The Centennial of organized Masonry in Colorado is being celebrated in three phases - historical reviews in the Lodges by Grand Master Leon H. Snyder, simultaneous communications of all Lodges on August 2nd, the actual anniversary, and a Grand Lodge Commemorative observance on September 16th and 17th.


The Grand Lodge is fortunate to have a patron of historical projects as Grand Master during its Centennial year. M. W. Bro. Snyder was largely responsible for the simulated "Lodge Room Over Simpkins Store" in South Park City near Fairplay. He visited all four of the historical Masonic monuments during the summer months. His itinerary of official visits included every Lodge in the state. At each he has related some of the history of the community and has touched upon the founding and development of the host Lodge.


The simultaneous communications of all Lodges in their own halls at 7: 30 p.m. Wednesday, August 2nd, emphasized the importance of Masonry to each member and to each constituent Lodge.


A specified program, including prayers written by Grand Chaplain Eric Smith and an Appreciation of Masonry by Grand Lecturer Albert E. Jameson, started the meetings. This was followed by local festivities of diverse nature.

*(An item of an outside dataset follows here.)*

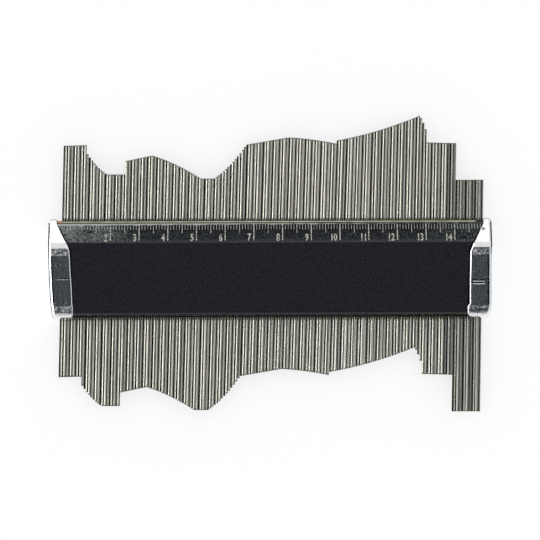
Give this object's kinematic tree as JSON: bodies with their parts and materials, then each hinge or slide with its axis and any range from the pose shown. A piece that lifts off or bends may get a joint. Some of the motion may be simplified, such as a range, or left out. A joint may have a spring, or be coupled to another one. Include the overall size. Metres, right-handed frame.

An historical booklet and commemorative pocket piece were presented each Mason in attendance. Incomplete returns show 9000 were present.


Honored guests at the Special Communication of the Grand Lodge on September 16th in Denver will include a member designated by each constituent Lodge as well as Grand Masters and Secretaries of other Grand Jurisdictions. An historical tableau of 16 scenes will be presentcd by a cast of over 200 characters. Copies of this book will be presented those present.


On Sunday, September 17th, guests will be taken on a tour to the site of Gold Hill No.3 near Boulder and then through the Cradle of Colorado Masonry in Gilpin County. The final event will be a western barbecue at the site of Golden City Lodge No.1 where the Grand Lodge came into being a century ago.

How poor the speech, how scant the phrases seem

With which to clothe the Craft of ancient time

To tell in words, or line, in story clear

The Plan that Judah's mighty king inspired.